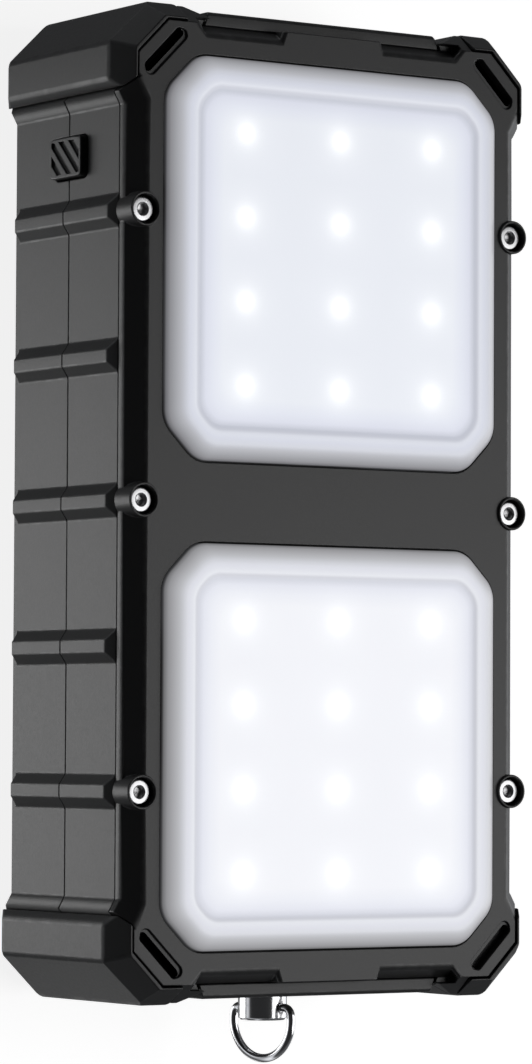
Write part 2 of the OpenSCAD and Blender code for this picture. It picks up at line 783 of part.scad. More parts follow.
module solar_backing() {
    color([0.9, 0.9, 0.88]) slab(cover_sheet + cell_sheet, panel_t)
        polygon(soft_box(panel_hx, panel_hy, 3));
}

module solar_leads() {
    color("crimson") for (s = [-1, 1]) translate([s * 4, board_y0 + 8, panel_t])
        cylinder(h = board_z - panel_t, r = 0.6);
}

// Hinged cover over the three sockets, with a shallow plug for each
module port_cover() {
    y0 = recess_y + 0.1;
    low = hinge_z - hinge_r;
    color([0.14, 0.14, 0.145]) difference() {
        union() {
            block([-cover_hx, cover_hx], [y0, end_y], [hinge_z, cover_top]);
            translate([-cover_hx, hinge_y, hinge_z]) rotate([0, 90, 0]) cylinder(h = 2 * cover_hx, r = hinge_r);
            block([-usb_a[0] / 2 + gap, usb_a[0] / 2 - gap], [y0 - 0.5, y0 + 0.5],
                [board_top + gap, board_top + usb_a[2] - gap]);
            for (s = [-1, 1]) translate([s * socket_pitch, 0, board_top + usb_c[2] / 2])
                stadium(usb_c[0] - 2 * gap, usb_c[2] - 2 * gap, y0 - 0.5, y0 + 0.5);
        }
        translate([-cover_hx - 1, hinge_y, hinge_z]) rotate([0, 90, 0])
            cylinder(h = 2 * cover_hx + 2, r = pin_r + running);
        for (i = [0 : 3]) block([-9, 9], [end_y - 0.35, end_y + 1],
            [low + 6 + i * 2.2, low + 7 + i * 2.2]);
    }
}

module port_cover_pin() {
    color([0.8, 0.8, 0.82]) translate([1.2 - end_rib_half, hinge_y, hinge_z]) rotate([0, 90, 0])
        cylinder(h = 2 * end_rib_half - 2.4, r = pin_r);
}

// A turned part along the length at the ring end, from y0 out to y1
module turned(y0, y1, r) {
    translate([0, -y0, seam_z]) rotate([90, 0, 0]) cylinder(h = y1 - y0, r = r);
}

module post_bushing() {
    color([0.8, 0.65, 0.3]) difference() {
        union() {
            turned(end_in, end_y, sleeve_r);
            turned(end_in - 0.8, end_in, sleeve_r + 1.2);
        }
        turned(end_in - 2, end_y + 1, neck_r + running);
    }
}

module swivel_post() {
    clip_y = end_in - 1;
    color([0.85, 0.85, 0.87]) difference() {
        union() {
            turned(post_y0, post_y1 - 0.3, post_d / 2);
            turned(post_y1 - 0.3, post_y1, post_d / 2 - 0.3);
            turned(clip_y - 1.4, post_y0, neck_r);
        }
        difference() {
            turned(clip_y - 0.7, clip_y, neck_r + 1);
            turned(clip_y - 1, clip_y + 1, neck_r - 0.6);
        }
        translate([0, -eye_y, seam_z]) rotate([0, ring_turn, 0])
            translate([0, 0, -post_d]) cylinder(h = 2 * post_d, d = wire_d + 2 * running);
    }
}

// Open spring clip in the groove at the inner end of the post
module post_clip() {
    clip_y = end_in - 1;
    color([0.6, 0.6, 0.62]) difference() {
        turned(clip_y - 0.65, clip_y - 0.05, neck_r + 1.4);
        turned(clip_y - 2, clip_y + 1, neck_r - 0.55);
        block([-1.2, 1.2], [-clip_y - 1, -clip_y + 3], [seam_z, seam_z + 6]);
    }
}

// Middle of the wire from a leg's inner end to the foot of the ring, each point with its direction
ring_half = concat(
    [[2, 0, 0]],
    [for (i = [0 : 5]) let (a = -90 + i * (90 - bend_a) / 6)
        [bend_x + bend_r * cos(a), bend_r + bend_r * sin(a), a + 90]],
    [for (i = [0 : 12]) let (a = -bend_a + i * (90 + bend_a) / 12)
        [ring_r * cos(a), ring_drop + ring_r * sin(a), a + 90]]
);
ring_path = concat(
    ring_half,
    [for (i = [len(ring_half) - 2 : -1 : 0]) let (p = ring_half[i]) [-p[0], p[1], 360 - p[2]]]
);

// Wire ring, made by carrying a round profile along its path, with its ends in the post's cross hole
module hang_ring() {
    sides = 16;
    last = (len(ring_path) - 1) * sides;
    points = [for (p = ring_path, k = [0 : sides - 1]) let (r = wire_d / 2, a = 360 * k / sides)
        [p[0] - r * cos(a) * sin(p[2]), -p[1] - r * cos(a) * cos(p[2]), r * sin(a)]];
    skin = [for (i = [0 : len(ring_path) - 2], k = [0 : sides - 1])
        let (a = i * sides + k, b = i * sides + (k + 1) % sides) [a, b, b + sides, a + sides]];
    color([0.85, 0.85, 0.87]) translate([0, -eye_y, seam_z]) rotate([0, ring_turn, 0]) rotate([0, -90, 0])
        polyhedron(points, concat(
            [[for (k = [0 : sides - 1]) sides - 1 - k]], skin, [[for (k = [0 : sides - 1]) last + k]]
        ));
}

front_bezel();
front_shell();
back_shell();
corner_guard_at(0);  // corner_guard_1
corner_guard_at(1);  // corner_guard_2
corner_guard_at(2);  // corner_guard_3
corner_guard_at(3);  // corner_guard_4
lamp_lens(1);  // lamp_lens_1
lamp_lens(-1);  // lamp_lens_2
lens_gaskets();
reflector(1);  // reflector_1
reflector(-1);  // reflector_2
led_board(1);  // led_board_1
led_board(-1);  // led_board_2
led_chips(1);  // led_chips_1
led_chips(-1);  // led_chips_2
lamp_flex();
lamp_leads();
case_screws();
threaded_inserts();
power_button();
button_switch();
main_board();
board_screws();
board_chips();
usb_a_socket();
usb_c_socket(1);  // usb_c_socket_1
usb_c_socket(-1);  // usb_c_socket_2
light_guide();
indicator_leds();
battery_cell(0);  // battery_cell_1
battery_cell(1);  // battery_cell_2
cell_pads();
battery_tabs();
solar_cover();
solar_cells();
solar_backing();
solar_leads();
port_cover();
port_cover_pin();
post_bushing();
swivel_post();
post_clip();
hang_ring();
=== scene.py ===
import bmesh
import bpy
import numpy as np
from mathutils import Matrix, Vector


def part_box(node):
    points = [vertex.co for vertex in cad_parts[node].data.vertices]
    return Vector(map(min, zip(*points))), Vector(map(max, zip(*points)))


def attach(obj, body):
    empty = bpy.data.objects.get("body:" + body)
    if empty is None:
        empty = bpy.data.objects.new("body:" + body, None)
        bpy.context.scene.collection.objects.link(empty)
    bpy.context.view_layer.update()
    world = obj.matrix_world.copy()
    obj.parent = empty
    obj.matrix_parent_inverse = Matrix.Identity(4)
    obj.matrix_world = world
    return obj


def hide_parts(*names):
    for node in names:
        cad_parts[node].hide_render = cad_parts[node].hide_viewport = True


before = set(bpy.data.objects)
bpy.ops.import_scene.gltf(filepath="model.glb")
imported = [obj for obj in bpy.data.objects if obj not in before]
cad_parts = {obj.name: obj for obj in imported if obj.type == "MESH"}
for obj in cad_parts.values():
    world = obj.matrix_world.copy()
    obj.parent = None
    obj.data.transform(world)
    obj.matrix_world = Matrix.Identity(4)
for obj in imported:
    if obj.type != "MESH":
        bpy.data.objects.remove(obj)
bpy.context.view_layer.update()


# --- Studio -------------------------------------------------------------------------------
# A pale table and backdrop that only the camera sees, so that the object is lit as if it hung
# between large diffusers: under its left side, over its right side, and low round the ends.

class Field:
    """A shader socket that takes Python arithmetic: every operation adds one Math node."""

    def __init__(self, tree, socket):
        self.tree, self.socket = tree, socket

    def node(self, kind, settings=None, **inputs):
        """Adds any node. Settings are set first, then its sockets get values or links."""
        made = self.tree.nodes.new("ShaderNode" + kind)
        for name, value in (settings or {}).items():
            if name == "stops":
                ramp = made.color_ramp
                while len(ramp.elements) < len(value):
                    ramp.elements.new(1.0)
                for stop, (at, colour) in zip(ramp.elements, value):
                    stop.position, stop.color = at, (*colour, 1)
            else:
                setattr(made, name, value)
        for name, value in inputs.items():
            key = int(name[1:]) if name[1:].isdigit() else name.replace("_", " ")
            if isinstance(value, Field):
                self.tree.links.new(value.socket, made.inputs[key])
            else:
                made.inputs[key].default_value = value
        return made

    def out(self, kind, output=0, settings=None, **inputs):
        """The output of a new node, wrapped."""
        return Field(self.tree, self.node(kind, settings, **inputs).outputs[output])

    def maths(self, operation, *values):
        """A Math node on values or fields, in the order of its sockets."""
        named = {f"i{k}": value for k, value in enumerate(values)}
        return self.out("Math", 0, {"operation": operation}, **named)

    def __add__(self, other): return self.maths("ADD", self, other)
    def __radd__(self, other): return self.maths("ADD", other, self)
    def __sub__(self, other): return self.maths("SUBTRACT", self, other)
    def __rsub__(self, other): return self.maths("SUBTRACT", other, self)
    def __mul__(self, other): return self.maths("MULTIPLY", self, other)
    def __rmul__(self, other): return self.maths("MULTIPLY", other, self)
    def __truediv__(self, other): return self.maths("DIVIDE", self, other)
    def __rtruediv__(self, other): return self.maths("DIVIDE", other, self)
    def clamp(self): return self.maths("MINIMUM", self.maths("MAXIMUM", self, 0.0), 1.0)

    def step(self, low, high):
        """Rises smoothly from 0 at low to 1 at high."""
        return self.out("MapRange", 0, {"interpolation_type": "SMOOTHSTEP"},
                        Value=self, From_Min=low, From_Max=high)

    def noise(self, size, detail=2.0, rough=0.5):
        """Noise between 0 and 1 whose grains are about size metres across."""
        return self.out("TexNoise", 0, None, Vector=self, Scale=0.6 / size,
                        Detail=detail, Roughness=rough)

    def mix(self, first, second):
        """Colour between two colours or fields, by this mask."""
        return self.out("Mix", 2, {"data_type": "RGBA"},
                        i0=self, i6=colour4(first), i7=colour4(second))


def colour4(colour):
    """A field as it is, or a colour with its alpha."""
    return colour if isinstance(colour, Field) else (*colour, 1.0)


def apart(place):
    """The three coordinates of a place, in metres."""
    split = place.node("SeparateXYZ", None, Vector=place)
    return [Field(place.tree, socket) for socket in split.outputs]


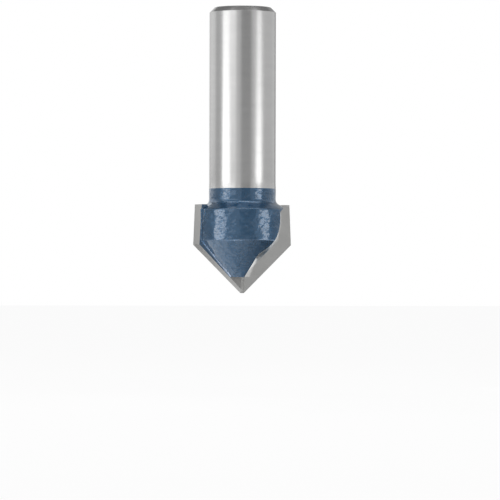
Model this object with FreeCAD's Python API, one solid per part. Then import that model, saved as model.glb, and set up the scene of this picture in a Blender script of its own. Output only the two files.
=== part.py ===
import FreeCAD, Part
import math
import os

from FreeCAD import Vector

# Cutting edges
cutting_diameter = 19.05
cutting_length = 16.88
point_angle_deg = 90.0
point_flat_width = 0.68
side_taper_deg = 2.3

# Carbide tips
tip_width = 2.3
tip_point_thickness = 1.35
seat_radial_lean_deg = 3.15
seat_axial_lean_deg = 2.05
side_relief_deg = 20.0
vee_relief_deg = 16.0
flat_relief_deg = 19.0
inner_end_lean_deg = 31.0

# Braze
braze_gap = 0.1
bead_radius = 0.22

# Shank
overall_length = 54.54
shank_diameter = 12.7
shank_chamfer = 0.95
neck_fillet = 1.0

# Head
head_clearance = 0.925
shoulder_height = 15.93
shoulder_slope_deg = 30.0
head_cone_half_angle_deg = 39.4
nose_height = 3.08
nose_clearance = 0.52
head_edge_round = 0.25

# Gullets
gullet_root_radius = 1.0
gullet_top_rise = 0.1
gullet_top_radius = 1.0
gullet_bend_rise = 1.0
gullet_bend_share = 0.82
gullet_run_slope_deg = 33.0
gullet_corner_radius = 1.5
gullet_nose_slope_deg = 25.0
gullet_nose_offset = 0.16
gullet_end_height = 2.4

# Places worked out from the sizes above
cutting_radius = cutting_diameter / 2
shank_radius = shank_diameter / 2
flat_half = point_flat_width / 2
half_point = math.radians(point_angle_deg / 2)
vee_height = (cutting_radius - flat_half) / math.tan(half_point)
side_taper = math.radians(side_taper_deg)
head_radius = cutting_radius - head_clearance
nose_radius = flat_half + nose_height * math.tan(half_point) - nose_clearance
cone_top = nose_height + (head_radius - nose_radius) / math.tan(math.radians(head_cone_half_angle_deg))
neck_height = shoulder_height + (head_radius - shank_radius) * math.tan(math.radians(shoulder_slope_deg))
radial_lean = math.tan(math.radians(seat_radial_lean_deg))
axial_lean = math.tan(math.radians(seat_axial_lean_deg))
tip_inner_x = cutting_radius - tip_width
seat_inner_x = tip_inner_x - braze_gap
seat_top = cutting_length + braze_gap
gullet_wall_x = seat_inner_x - gullet_root_radius
gullet_top = shoulder_height + gullet_top_rise
gullet_bend_height = vee_height + gullet_bend_rise

AXIS = Vector(0, 0, 1)
CENTRE = Vector(0, 0, 0)
beyond = 2 * cutting_radius
nearly = 1e-6


def half_turn(shape):
    copy = shape.copy()
    copy.rotate(CENTRE, AXIS, 180)
    return copy


def flat_point(x, z, y=0.0):
    return Vector(x, y, z)


def prism(points, y_start, y_end):
    wire = Part.makePolygon([flat_point(x, z, y_start) for x, z in points + points[:1]])
    return Part.Face(wire).extrude(Vector(0, y_end - y_start, 0))


def rounded_wire(points, radii):
    """A closed outline in the XZ plane whose corners are arcs where a radius is given."""
    count = len(points)
    corners = []
    for index, (x, z) in enumerate(points):
        corner = flat_point(x, z)
        before = (flat_point(*points[index - 1]) - corner).normalize()
        after = (flat_point(*points[(index + 1) % count]) - corner).normalize()
        radius = radii[index]
        if radius == 0:
            corners.append((corner, None, corner))
            continue
        half_turn_angle = before.getAngle(after) / 2
        reach = radius / math.tan(half_turn_angle)
        bisector = (before + after).normalize()
        centre = corner + bisector * (radius / math.sin(half_turn_angle))
        middle = centre - bisector * radius
        corners.append((corner + before * reach, middle, corner + after * reach))
    edges = []
    for index, (start, middle, end) in enumerate(corners):
        if middle is not None:
            edges.append(Part.Arc(start, middle, end).toShape())
        edges.append(Part.LineSegment(end, corners[(index + 1) % count][0]).toShape())
    return Part.Wire(edges)


def seat_depth(x, z):
    """How far the back of a tip lies behind its rake face."""
    return tip_point_thickness + radial_lean * x + axial_lean * z


def trim(shape, point, normal):
    """Cuts away what lies beyond the plane through the point, on the normal's side."""
    normal = Vector(normal).normalize()
    block = Part.makeBox(4 * beyond, 4 * beyond, 4 * beyond, Vector(-2 * beyond, -2 * beyond, 0))
    block.Placement = FreeCAD.Placement(point, FreeCAD.Rotation(AXIS, normal)).multiply(block.Placement)
    return shape.cut(block)


# The outline of a tip and the outline of its seat, seen on the rake face
def inner_height(x, width):
    """Where the inner side of the vee leg stands at x, for a tip of this width."""
    along = (x - flat_half + width * math.cos(half_point)) / math.sin(half_point)
    return width * math.sin(half_point) + along * math.cos(half_point)


side_edge_top = cutting_radius - (cutting_length - vee_height) * math.tan(side_taper)
tip_outline = [
    (-flat_half, 0),
    (flat_half, 0),
    (cutting_radius, vee_height),
    (side_edge_top, cutting_length),
    (tip_inner_x, cutting_length),
    (tip_inner_x, inner_height(tip_inner_x, tip_width)),
    (-flat_half, inner_height(-flat_half, tip_width)),
]
seat_outline = [
    (-flat_half, -beyond),
    (beyond, -beyond),
    (beyond, seat_top),
    (seat_inner_x, seat_top),
    (seat_inner_x, inner_height(seat_inner_x, tip_width + braze_gap)),
    (-flat_half, inner_height(-flat_half, tip_width + braze_gap)),
]
seat_normal = Vector(-radial_lean, 1, -axial_lean)


def seat_block(outline, front, gap):
    """What lies over an outline, from the front down to the leaning floor of the seat."""
    return trim(prism(outline, front, beyond), flat_point(0, 0, tip_point_thickness + gap), seat_normal)


# The turned steel: shank, neck, shoulder, head and cone, before milling
def turned_steel():
    outline = [
        (0, nose_height),
        (nose_radius, nose_height),
        (head_radius, cone_top),
        (head_radius, shoulder_height),
        (shank_radius, neck_height),
        (shank_radius, overall_length - shank_chamfer),
        (shank_radius - shank_chamfer, overall_length),
        (0, overall_length),
    ]
    rounds = [0, 0, head_edge_round, head_edge_round, neck_fillet, 0, 0, 0]
    return Part.Face(rounded_wire(outline, rounds)).revolve(CENTRE, AXIS, 360)


# The wheel that grinds a rake face and the gullet in front of it
def gullet_wheel():
    run_lean = math.radians(gullet_run_slope_deg)
    nose_lean = math.radians(gullet_nose_slope_deg)
    run_start = gullet_bend_height - gullet_wall_x * math.tan(run_lean)
    corner_x = (run_start - nose_height) * math.tan(nose_lean) - gullet_nose_offset
    corner_x /= 1 - math.tan(run_lean) * math.tan(nose_lean)
    corner_z = run_start + corner_x * math.tan(run_lean)
    right_angle = math.pi / 2
    corner_reach = gullet_corner_radius * math.tan((right_angle - run_lean - nose_lean) / 2)
    room_on_run = (gullet_wall_x - corner_x) / math.cos(run_lean) - corner_reach
    room_on_wall = gullet_top - gullet_top_radius - gullet_bend_height
    bend_reach = gullet_bend_share * min(room_on_run, room_on_wall)
    bend_radius = bend_reach / math.tan((right_angle - run_lean) / 2)
    path = [
        (beyond, gullet_top),
        (gullet_wall_x, gullet_top),
        (gullet_wall_x, gullet_bend_height),
        (corner_x, corner_z),
        (-gullet_nose_offset - (nose_height - gullet_end_height) * math.tan(nose_lean), gullet_end_height),
        (beyond, gullet_end_height),
    ]
    radii = [0, gullet_top_radius, bend_radius, gullet_corner_radius, 0, 0]
    wheel = Part.Face(rounded_wire(path, radii)).extrude(Vector(0, -beyond, 0))
    rim = []
    for edge in wheel.Edges:
        ends = [edge.valueAt(edge.FirstParameter), edge.valueAt(edge.LastParameter)]
        on_floor = all(abs(end.y) < nearly for end in ends)
        at_end = all(abs(end.z - gullet_end_height) < nearly for end in ends)
        far_out = all(abs(end.x - beyond) < nearly for end in ends)
        if on_floor and not at_end and not far_out:
            rim.append(edge)
    return wheel.makeFillet(gullet_root_radius, rim)


def ground_zone():
    """The stretch beside the vee, where the root of the gullet runs over the inner edge of a tip."""
    corner = Vector(-beyond, -beyond, nose_height)
    return Part.makeBox(2 * beyond, 2 * beyond, gullet_bend_height - nose_height, corner)


# A carbide tip as pressed: the plate, with its relief, and the stock that the wheel leaves
def tip_blank():
    plate = seat_block(tip_outline, 0, 0)
    edge_corner = flat_point(cutting_radius, vee_height)
    vee_relief = math.tan(math.radians(vee_relief_deg))
    side_relief = math.tan(math.radians(side_relief_deg))
    flat_relief = math.tan(math.radians(flat_relief_deg))
    plate = trim(plate, edge_corner, (math.cos(half_point), vee_relief, -math.sin(half_point)))
    plate = trim(plate, edge_corner, (math.cos(side_taper), side_relief, math.sin(side_taper)))
    plate = trim(plate, CENTRE, (0, flat_relief, -1))
    lean = math.tan(math.radians(inner_end_lean_deg))
    inner_end = [
        Vector(-flat_half, 0, -nose_height),
        Vector(-flat_half + beyond * lean, beyond, -nose_height),
        Vector(-beyond, beyond, -nose_height),
        Vector(-beyond, 0, -nose_height),
        Vector(-flat_half, 0, -nose_height),
    ]
    plate = plate.cut(Part.Face(Part.makePolygon(inner_end)).extrude(Vector(0, 0, 2 * nose_height)))
    return plate.fuse(prism(tip_outline, -gullet_root_radius, 0).common(ground_zone()))


# The bead of braze in the corner between the back of a tip and the turned head
def corner_point(z):
    if z < cone_top:
        radius = nose_radius + (z - nose_height) * (head_radius - nose_radius) / (cone_top - nose_height)
    else:
        radius = head_radius
    rise = seat_depth(0, z)
    spread = 1 + radial_lean**2
    x = (math.sqrt(spread * radius**2 - rise**2) - radial_lean * rise) / spread
    return flat_point(x, z, seat_depth(x, z))


def bead():
    foot = corner_point(nose_height)
    knee = corner_point(cone_top)
    head = corner_point(shoulder_height)
    leg = Part.makeCylinder(bead_radius, foot.distanceToPoint(knee), foot, knee - foot)
    side = Part.makeCylinder(bead_radius, knee.distanceToPoint(head), knee, head - knee)
    return leg.fuse([Part.makeSphere(bead_radius, knee), side])


wheel = gullet_wheel()
other_wheel = half_turn(wheel)
turned = turned_steel()
seat = seat_block(seat_outline, -beyond, braze_gap)
blank = tip_blank()

steel_body = turned.cut([seat, wheel, half_turn(seat), other_wheel]).removeSplitter()
tip = blank.cut([wheel, other_wheel]).removeSplitter()
other_tip = half_turn(tip)
filling = seat_block(seat_outline, 0, braze_gap)
filling = filling.fuse(prism(seat_outline, -gullet_root_radius, 0).common(ground_zone()))
filling = filling.common(turned).cut([blank, wheel, other_wheel])
joint = filling.fuse(bead()).cut([steel_body, tip, other_tip]).removeSplitter()

parts = {
    "steel_body": steel_body,
    "carbide_tip_1": tip,
    "carbide_tip_2": other_tip,
    "braze_joint_1": joint,
    "braze_joint_2": half_turn(joint),
}

os.makedirs("parts", exist_ok=True)
for name, shape in parts.items():
    shape.exportStep(os.path.join("parts", name + ".step"))
    print(name, shape.isValid(), len(shape.Solids), round(shape.Volume, 2), "mm3")
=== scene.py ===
import math

import bmesh
import bpy
from mathutils import Matrix, Vector, noise


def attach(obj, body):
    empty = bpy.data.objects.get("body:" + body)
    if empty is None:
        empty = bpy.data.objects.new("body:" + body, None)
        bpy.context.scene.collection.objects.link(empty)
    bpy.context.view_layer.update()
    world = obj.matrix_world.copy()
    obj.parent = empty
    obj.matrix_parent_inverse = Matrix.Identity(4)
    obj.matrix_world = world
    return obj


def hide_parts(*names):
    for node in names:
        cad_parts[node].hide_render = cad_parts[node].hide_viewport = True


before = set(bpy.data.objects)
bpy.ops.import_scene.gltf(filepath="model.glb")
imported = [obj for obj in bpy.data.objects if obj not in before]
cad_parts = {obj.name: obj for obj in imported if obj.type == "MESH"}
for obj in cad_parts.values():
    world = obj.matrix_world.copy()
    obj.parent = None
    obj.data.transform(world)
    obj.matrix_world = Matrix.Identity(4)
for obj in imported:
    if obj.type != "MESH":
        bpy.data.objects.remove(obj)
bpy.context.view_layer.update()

# ---------------------------------------------------------------------------
# Camera. A long lens far off, level with the point of the bit and a little to
# its left, which looks up by a little over half a degree.
camera_azimuth = math.radians(-11.5)
camera_distance = 0.649
camera_height = 0.00133
camera_pitch = math.radians(0.61)
camera_yaw = math.radians(0.132)
camera_roll = math.radians(0.13)

camera_data = bpy.data.cameras.new("camera")
camera_data.lens = 244.6
camera_data.sensor_width = 36.0
camera_data.clip_start = 0.01
camera = bpy.data.objects.new("camera", camera_data)
heading = camera_azimuth - camera_yaw
level_back = Vector((math.sin(heading), -math.cos(heading), 0))
backward = level_back * math.cos(camera_pitch) - Vector((0, 0, math.sin(camera_pitch)))
stand = Vector((math.sin(camera_azimuth), -math.cos(camera_azimuth), 0)) * camera_distance
stand.z = camera_height
sight = backward.to_track_quat("Z", "Y").to_matrix().to_4x4()
camera.matrix_world = Matrix.Translation(stand) @ Matrix.Rotation(camera_roll, 4, backward) @ sight
bpy.context.scene.collection.objects.link(camera)
bpy.context.scene.camera = camera
bpy.context.scene.view_settings.view_transform = "Standard"

# ---------------------------------------------------------------------------
# Studio. A white backdrop all round, soft boxes at both sides and above, and
# matt cards that only reflections see, which shape the tones of steel and enamel.
backdrop_white = (1, 1, 1, 1)
room_grey = (0.3, 0.3, 0.305, 1)
object_middle = Vector((0, 0, 0.027))
floor_height = -0.02
card_distance = 0.3
card_middle = 0.024
card_top = 0.25
front_distance = 1.25
ceiling = 0.42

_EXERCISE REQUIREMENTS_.
Write out, exactly as they stand, the lines from the one containing "indicator_leds();" through the one containing "# between large", both ends included.

_SOLUTION FOR THIS PROBLEM_.
indicator_leds();
battery_cell(0);  // battery_cell_1
battery_cell(1);  // battery_cell_2
cell_pads();
battery_tabs();
solar_cover();
solar_cells();
solar_backing();
solar_leads();
port_cover();
port_cover_pin();
post_bushing();
swivel_post();
post_clip();
hang_ring();
=== scene.py ===
import bmesh
import bpy
import numpy as np
from mathutils import Matrix, Vector


def part_box(node):
    points = [vertex.co for vertex in cad_parts[node].data.vertices]
    return Vector(map(min, zip(*points))), Vector(map(max, zip(*points)))


def attach(obj, body):
    empty = bpy.data.objects.get("body:" + body)
    if empty is None:
        empty = bpy.data.objects.new("body:" + body, None)
        bpy.context.scene.collection.objects.link(empty)
    bpy.context.view_layer.update()
    world = obj.matrix_world.copy()
    obj.parent = empty
    obj.matrix_parent_inverse = Matrix.Identity(4)
    obj.matrix_world = world
    return obj


def hide_parts(*names):
    for node in names:
        cad_parts[node].hide_render = cad_parts[node].hide_viewport = True


before = set(bpy.data.objects)
bpy.ops.import_scene.gltf(filepath="model.glb")
imported = [obj for obj in bpy.data.objects if obj not in before]
cad_parts = {obj.name: obj for obj in imported if obj.type == "MESH"}
for obj in cad_parts.values():
    world = obj.matrix_world.copy()
    obj.parent = None
    obj.data.transform(world)
    obj.matrix_world = Matrix.Identity(4)
for obj in imported:
    if obj.type != "MESH":
        bpy.data.objects.remove(obj)
bpy.context.view_layer.update()


# --- Studio -------------------------------------------------------------------------------
# A pale table and backdrop that only the camera sees, so that the object is lit as if it hung
# between large diffusers: under its left side, over its right side, and low round the ends.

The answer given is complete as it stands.